▶ _Written task_:
Please quote exactly the lines below from the line containing "kerb = body() + tongue() - groove()" to the line containing "if empty is", both lines included, and nothing else.

◆ ◆ ◆ ◆

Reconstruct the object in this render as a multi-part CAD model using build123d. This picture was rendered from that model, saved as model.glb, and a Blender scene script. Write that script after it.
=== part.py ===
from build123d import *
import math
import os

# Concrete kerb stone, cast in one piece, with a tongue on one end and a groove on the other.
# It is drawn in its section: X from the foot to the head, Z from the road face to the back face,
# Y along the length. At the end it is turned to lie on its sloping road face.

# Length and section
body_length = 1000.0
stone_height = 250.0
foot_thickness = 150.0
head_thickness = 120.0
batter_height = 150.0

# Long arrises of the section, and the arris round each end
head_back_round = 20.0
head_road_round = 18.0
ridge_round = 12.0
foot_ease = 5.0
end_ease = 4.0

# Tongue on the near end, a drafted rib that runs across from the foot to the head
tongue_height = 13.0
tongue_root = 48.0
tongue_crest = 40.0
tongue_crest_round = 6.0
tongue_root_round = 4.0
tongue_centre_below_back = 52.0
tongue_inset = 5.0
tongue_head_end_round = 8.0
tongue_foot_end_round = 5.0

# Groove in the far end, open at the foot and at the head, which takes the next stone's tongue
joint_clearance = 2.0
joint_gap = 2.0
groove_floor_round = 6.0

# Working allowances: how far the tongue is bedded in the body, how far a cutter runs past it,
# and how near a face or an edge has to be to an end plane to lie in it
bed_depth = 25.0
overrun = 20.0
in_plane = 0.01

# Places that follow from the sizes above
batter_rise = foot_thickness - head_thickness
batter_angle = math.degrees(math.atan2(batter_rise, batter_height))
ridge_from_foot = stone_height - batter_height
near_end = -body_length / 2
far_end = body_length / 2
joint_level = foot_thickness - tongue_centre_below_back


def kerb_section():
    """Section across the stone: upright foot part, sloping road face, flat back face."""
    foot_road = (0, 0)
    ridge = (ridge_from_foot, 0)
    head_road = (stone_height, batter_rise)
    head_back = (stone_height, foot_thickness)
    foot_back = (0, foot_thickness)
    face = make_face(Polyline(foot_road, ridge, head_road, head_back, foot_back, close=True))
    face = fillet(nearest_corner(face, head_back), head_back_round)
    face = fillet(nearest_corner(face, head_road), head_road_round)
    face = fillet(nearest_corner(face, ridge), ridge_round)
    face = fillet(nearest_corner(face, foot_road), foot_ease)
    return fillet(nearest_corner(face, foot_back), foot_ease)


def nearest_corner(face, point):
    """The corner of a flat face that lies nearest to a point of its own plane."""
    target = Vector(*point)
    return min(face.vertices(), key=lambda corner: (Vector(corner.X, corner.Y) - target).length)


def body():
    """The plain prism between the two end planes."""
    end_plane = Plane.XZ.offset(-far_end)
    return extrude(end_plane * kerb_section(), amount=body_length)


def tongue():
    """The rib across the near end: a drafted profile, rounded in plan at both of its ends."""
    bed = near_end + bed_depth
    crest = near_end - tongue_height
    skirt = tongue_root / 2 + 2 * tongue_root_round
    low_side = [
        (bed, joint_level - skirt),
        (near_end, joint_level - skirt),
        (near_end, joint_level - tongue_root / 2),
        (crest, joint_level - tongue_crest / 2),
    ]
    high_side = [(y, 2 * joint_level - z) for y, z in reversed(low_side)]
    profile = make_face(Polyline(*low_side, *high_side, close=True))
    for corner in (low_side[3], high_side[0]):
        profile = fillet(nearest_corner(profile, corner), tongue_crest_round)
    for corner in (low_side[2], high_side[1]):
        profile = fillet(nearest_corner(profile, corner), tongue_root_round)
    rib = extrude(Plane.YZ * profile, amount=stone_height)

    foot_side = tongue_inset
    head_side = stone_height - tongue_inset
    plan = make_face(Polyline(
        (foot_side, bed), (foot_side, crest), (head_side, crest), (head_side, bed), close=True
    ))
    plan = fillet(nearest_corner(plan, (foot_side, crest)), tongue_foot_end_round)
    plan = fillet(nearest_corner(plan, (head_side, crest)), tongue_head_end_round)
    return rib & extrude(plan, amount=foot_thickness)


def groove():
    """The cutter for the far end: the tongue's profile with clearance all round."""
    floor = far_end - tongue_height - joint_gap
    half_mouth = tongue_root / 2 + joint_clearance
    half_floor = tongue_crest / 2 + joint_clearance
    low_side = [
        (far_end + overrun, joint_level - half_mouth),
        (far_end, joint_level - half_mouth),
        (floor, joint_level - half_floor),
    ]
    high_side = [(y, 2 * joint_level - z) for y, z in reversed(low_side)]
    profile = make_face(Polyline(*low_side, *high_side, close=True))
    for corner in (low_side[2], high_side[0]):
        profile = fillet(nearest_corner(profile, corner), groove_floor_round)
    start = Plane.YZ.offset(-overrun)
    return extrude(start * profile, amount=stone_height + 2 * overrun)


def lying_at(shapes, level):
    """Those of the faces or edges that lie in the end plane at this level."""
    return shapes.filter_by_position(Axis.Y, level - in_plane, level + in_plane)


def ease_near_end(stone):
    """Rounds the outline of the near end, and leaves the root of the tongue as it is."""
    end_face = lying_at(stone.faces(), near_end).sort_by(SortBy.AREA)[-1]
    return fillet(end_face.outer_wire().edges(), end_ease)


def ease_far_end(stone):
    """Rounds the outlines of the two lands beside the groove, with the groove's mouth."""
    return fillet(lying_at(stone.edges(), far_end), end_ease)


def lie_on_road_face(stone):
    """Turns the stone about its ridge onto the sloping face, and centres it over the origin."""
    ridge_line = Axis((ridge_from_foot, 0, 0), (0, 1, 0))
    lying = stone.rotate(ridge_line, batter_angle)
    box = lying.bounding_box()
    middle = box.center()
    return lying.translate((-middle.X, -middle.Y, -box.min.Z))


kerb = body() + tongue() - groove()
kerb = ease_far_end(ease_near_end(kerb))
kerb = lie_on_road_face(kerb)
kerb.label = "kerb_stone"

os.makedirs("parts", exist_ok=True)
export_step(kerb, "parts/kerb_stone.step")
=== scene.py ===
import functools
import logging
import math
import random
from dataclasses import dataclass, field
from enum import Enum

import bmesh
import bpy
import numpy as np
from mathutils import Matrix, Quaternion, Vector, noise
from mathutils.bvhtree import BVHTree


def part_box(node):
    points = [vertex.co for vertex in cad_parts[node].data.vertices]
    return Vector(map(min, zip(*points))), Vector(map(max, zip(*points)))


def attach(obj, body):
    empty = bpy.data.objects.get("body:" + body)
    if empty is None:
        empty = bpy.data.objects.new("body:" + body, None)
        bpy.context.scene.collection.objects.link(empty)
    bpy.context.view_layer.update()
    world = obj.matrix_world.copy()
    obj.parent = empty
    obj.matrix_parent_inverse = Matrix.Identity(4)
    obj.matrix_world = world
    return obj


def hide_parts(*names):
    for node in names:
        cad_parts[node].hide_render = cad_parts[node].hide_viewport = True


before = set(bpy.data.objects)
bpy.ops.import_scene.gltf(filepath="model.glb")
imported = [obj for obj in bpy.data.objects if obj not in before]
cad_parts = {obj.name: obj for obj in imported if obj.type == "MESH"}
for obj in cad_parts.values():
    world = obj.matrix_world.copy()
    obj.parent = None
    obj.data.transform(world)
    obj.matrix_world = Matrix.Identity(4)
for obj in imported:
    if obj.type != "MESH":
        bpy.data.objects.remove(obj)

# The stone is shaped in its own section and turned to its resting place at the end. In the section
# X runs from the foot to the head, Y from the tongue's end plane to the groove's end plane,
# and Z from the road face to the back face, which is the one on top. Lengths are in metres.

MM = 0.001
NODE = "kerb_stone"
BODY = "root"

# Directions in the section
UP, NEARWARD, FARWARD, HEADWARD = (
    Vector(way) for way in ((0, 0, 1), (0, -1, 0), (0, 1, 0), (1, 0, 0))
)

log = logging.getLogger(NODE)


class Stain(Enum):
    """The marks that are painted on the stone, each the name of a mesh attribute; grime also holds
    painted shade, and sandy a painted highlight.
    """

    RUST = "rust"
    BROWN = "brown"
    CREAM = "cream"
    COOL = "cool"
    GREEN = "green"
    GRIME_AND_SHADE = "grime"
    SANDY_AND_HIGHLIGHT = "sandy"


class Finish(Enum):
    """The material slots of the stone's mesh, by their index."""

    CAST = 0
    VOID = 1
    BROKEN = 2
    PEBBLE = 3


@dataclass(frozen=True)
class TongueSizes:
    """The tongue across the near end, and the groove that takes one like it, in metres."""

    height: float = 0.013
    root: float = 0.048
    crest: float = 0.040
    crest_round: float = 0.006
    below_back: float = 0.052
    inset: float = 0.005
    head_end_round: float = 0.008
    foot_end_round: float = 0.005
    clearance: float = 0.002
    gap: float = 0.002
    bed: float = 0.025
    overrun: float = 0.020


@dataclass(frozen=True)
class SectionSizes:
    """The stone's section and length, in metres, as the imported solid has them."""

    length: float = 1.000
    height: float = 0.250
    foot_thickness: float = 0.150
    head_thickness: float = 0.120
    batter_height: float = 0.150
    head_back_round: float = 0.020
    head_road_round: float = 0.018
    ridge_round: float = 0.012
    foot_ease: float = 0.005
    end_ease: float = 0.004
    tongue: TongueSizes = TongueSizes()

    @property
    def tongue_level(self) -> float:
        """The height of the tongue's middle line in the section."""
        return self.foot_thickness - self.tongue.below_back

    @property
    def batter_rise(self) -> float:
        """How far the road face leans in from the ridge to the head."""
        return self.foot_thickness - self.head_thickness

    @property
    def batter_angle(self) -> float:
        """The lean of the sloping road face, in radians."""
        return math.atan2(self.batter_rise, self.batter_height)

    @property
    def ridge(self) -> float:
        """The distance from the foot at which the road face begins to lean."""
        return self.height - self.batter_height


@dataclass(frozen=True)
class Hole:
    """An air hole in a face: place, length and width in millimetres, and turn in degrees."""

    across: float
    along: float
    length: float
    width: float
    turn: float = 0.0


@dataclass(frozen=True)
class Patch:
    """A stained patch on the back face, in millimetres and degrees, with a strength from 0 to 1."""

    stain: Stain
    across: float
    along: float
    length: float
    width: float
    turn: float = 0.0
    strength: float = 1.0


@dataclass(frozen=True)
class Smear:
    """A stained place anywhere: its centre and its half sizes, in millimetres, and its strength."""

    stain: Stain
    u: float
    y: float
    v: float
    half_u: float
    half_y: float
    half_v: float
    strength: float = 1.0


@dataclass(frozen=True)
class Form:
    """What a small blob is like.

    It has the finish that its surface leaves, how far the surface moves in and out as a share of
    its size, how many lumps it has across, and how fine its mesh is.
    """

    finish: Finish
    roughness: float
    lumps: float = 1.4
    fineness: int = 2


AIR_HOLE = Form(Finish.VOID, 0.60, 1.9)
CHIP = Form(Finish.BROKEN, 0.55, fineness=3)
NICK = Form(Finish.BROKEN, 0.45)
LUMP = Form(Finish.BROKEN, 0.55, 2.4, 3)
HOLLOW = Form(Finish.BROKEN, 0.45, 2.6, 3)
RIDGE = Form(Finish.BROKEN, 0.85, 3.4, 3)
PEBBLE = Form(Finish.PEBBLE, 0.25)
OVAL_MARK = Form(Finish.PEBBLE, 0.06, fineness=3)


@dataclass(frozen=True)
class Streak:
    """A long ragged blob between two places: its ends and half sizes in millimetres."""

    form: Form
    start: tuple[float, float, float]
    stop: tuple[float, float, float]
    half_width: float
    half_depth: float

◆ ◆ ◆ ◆

▶ _Solved exercise_:
kerb = body() + tongue() - groove()
kerb = ease_far_end(ease_near_end(kerb))
kerb = lie_on_road_face(kerb)
kerb.label = "kerb_stone"

os.makedirs("parts", exist_ok=True)
export_step(kerb, "parts/kerb_stone.step")
=== scene.py ===
import functools
import logging
import math
import random
from dataclasses import dataclass, field
from enum import Enum

import bmesh
import bpy
import numpy as np
from mathutils import Matrix, Quaternion, Vector, noise
from mathutils.bvhtree import BVHTree


def part_box(node):
    points = [vertex.co for vertex in cad_parts[node].data.vertices]
    return Vector(map(min, zip(*points))), Vector(map(max, zip(*points)))


def attach(obj, body):
    empty = bpy.data.objects.get("body:" + body)
    if empty is None:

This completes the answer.